TASK OBJECTIVE:
Beginning at the first line of the data, print each line exactly, stopping after the line that contains "return [tuple(spin @".

DATA EXTRACT:
────────────────
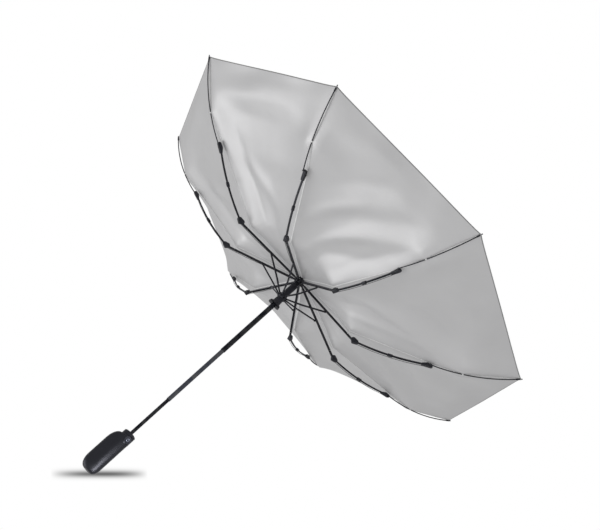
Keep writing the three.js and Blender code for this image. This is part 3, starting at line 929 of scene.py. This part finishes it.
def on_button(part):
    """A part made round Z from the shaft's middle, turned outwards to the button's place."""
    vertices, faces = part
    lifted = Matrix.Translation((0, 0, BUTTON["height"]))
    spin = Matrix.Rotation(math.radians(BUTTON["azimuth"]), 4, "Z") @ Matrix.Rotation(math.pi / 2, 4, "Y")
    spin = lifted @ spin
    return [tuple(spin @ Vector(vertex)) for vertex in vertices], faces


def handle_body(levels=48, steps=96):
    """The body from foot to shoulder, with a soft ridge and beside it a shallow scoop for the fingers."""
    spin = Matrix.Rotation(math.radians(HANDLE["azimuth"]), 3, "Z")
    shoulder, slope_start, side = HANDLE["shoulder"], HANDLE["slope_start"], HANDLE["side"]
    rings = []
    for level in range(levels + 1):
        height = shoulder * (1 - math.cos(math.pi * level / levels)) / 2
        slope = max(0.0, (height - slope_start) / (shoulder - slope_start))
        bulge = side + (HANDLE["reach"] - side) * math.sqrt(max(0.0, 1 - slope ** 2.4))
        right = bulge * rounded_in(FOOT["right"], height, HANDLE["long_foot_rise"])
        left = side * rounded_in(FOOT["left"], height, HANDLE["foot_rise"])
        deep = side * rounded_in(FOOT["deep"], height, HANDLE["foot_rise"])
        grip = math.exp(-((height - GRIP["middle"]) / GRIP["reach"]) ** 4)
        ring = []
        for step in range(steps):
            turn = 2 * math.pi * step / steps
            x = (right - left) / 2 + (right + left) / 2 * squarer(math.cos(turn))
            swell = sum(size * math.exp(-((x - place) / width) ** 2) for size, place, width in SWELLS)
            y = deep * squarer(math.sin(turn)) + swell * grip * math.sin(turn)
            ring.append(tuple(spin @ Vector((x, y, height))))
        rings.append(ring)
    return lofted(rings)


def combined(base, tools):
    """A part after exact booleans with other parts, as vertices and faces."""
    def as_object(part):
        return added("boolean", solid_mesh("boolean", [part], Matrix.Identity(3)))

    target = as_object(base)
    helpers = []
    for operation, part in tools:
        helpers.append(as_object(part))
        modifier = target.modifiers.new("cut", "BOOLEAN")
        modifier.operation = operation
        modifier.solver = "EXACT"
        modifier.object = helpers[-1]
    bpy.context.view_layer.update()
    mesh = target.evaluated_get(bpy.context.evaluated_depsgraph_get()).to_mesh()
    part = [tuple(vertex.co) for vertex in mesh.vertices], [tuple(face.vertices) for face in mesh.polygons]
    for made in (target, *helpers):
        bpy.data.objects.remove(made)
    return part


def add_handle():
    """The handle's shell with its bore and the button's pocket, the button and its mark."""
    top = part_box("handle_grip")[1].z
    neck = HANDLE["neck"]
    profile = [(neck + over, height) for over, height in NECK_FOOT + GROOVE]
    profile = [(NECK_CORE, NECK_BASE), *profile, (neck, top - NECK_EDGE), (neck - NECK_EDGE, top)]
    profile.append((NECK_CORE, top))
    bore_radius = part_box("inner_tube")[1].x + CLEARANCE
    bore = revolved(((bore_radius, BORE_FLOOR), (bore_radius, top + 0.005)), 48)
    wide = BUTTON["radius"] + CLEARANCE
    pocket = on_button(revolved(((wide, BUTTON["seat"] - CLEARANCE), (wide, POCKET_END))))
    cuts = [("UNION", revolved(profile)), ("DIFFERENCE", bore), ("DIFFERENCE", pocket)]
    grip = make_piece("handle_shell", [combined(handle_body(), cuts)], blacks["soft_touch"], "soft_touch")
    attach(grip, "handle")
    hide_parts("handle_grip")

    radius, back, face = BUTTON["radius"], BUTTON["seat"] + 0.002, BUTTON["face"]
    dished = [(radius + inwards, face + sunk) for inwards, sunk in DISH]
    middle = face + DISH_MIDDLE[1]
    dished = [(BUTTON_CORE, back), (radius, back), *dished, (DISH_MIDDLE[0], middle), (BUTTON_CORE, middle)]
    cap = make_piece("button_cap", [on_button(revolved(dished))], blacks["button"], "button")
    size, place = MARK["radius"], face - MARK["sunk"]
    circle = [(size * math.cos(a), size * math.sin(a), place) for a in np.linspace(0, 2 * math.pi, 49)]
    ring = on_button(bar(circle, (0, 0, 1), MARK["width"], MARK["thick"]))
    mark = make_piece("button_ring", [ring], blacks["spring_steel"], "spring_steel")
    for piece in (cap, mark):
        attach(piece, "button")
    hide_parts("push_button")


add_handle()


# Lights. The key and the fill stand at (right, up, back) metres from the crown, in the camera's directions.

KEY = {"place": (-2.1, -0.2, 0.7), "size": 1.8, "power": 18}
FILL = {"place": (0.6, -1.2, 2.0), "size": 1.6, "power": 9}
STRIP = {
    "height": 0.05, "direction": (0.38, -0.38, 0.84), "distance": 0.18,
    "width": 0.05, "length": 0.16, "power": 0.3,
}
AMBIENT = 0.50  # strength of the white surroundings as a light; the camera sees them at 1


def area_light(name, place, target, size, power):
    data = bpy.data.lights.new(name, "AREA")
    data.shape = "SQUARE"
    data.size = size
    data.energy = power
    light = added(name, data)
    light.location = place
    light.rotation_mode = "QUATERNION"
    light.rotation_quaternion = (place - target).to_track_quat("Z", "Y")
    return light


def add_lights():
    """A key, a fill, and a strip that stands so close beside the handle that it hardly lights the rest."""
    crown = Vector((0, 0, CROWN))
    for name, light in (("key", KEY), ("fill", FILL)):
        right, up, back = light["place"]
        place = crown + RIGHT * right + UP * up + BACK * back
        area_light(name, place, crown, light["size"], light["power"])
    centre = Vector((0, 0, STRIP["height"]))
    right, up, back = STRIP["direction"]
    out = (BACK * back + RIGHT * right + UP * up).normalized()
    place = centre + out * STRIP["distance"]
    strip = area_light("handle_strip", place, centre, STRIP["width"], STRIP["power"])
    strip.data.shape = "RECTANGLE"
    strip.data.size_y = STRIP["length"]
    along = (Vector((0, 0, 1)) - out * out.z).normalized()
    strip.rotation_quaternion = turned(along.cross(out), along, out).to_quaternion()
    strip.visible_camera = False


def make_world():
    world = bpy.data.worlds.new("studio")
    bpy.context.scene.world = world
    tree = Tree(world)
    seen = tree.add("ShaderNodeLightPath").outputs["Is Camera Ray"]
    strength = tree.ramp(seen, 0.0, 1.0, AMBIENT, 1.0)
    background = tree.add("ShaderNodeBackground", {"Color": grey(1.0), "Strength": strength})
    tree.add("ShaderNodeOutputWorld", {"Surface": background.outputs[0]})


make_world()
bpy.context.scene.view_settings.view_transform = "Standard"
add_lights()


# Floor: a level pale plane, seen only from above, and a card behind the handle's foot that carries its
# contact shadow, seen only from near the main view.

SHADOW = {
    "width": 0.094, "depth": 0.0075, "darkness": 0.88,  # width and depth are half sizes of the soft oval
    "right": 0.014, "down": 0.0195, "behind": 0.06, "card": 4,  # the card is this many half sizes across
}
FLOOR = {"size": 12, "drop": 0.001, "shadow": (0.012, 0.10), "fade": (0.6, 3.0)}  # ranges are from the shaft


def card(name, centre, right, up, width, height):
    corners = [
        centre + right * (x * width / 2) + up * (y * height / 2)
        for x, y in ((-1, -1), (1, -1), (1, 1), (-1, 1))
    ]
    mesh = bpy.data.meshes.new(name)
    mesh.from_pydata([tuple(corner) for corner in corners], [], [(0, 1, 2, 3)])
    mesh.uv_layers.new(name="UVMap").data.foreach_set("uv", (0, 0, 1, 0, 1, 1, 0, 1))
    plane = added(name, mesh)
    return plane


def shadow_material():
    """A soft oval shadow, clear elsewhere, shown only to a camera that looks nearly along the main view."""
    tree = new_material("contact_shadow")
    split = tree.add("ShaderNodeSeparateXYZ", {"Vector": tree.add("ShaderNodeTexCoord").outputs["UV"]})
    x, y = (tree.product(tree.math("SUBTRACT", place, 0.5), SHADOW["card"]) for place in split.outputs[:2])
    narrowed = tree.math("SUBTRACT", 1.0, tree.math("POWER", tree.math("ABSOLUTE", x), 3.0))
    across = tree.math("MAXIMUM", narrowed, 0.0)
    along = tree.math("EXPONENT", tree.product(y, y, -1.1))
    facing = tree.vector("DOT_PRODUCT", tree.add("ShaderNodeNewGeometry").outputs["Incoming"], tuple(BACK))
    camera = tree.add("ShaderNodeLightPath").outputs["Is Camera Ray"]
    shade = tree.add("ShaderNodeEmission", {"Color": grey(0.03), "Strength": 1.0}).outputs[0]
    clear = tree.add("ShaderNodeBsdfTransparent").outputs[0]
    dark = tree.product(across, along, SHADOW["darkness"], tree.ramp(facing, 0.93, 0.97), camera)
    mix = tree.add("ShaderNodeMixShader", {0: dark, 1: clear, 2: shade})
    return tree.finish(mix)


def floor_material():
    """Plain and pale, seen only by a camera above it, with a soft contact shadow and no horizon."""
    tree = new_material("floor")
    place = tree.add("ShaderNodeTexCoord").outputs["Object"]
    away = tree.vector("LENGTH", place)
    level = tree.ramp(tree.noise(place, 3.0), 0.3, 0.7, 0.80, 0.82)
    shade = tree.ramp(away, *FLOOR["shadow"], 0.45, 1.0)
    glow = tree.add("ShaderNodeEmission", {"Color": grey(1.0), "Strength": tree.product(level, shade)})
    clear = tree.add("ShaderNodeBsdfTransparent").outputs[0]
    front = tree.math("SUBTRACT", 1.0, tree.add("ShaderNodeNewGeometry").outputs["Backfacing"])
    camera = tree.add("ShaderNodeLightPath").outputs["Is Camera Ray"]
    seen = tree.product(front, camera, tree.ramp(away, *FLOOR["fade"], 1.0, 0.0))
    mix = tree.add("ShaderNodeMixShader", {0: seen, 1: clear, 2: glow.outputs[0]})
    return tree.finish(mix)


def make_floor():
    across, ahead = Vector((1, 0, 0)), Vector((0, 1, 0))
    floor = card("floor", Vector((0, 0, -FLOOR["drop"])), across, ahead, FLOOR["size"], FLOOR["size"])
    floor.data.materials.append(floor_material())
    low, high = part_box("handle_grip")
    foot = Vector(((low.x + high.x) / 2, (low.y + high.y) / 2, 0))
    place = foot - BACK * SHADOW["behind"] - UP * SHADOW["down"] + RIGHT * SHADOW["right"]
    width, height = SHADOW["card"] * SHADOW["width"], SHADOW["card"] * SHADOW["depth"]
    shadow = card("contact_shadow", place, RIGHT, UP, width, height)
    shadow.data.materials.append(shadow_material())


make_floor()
────────────────
TASK SOLUTION:
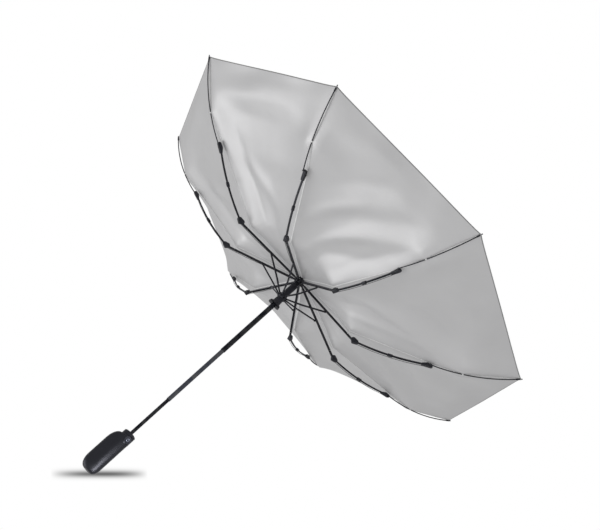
Keep writing the three.js and Blender code for this image. This is part 3, starting at line 929 of scene.py. This part finishes it.
def on_button(part):
    """A part made round Z from the shaft's middle, turned outwards to the button's place."""
    vertices, faces = part
    lifted = Matrix.Translation((0, 0, BUTTON["height"]))
    spin = Matrix.Rotation(math.radians(BUTTON["azimuth"]), 4, "Z") @ Matrix.Rotation(math.pi / 2, 4, "Y")
    spin = lifted @ spin
    return [tuple(spin @ Vector(vertex)) for vertex in vertices], faces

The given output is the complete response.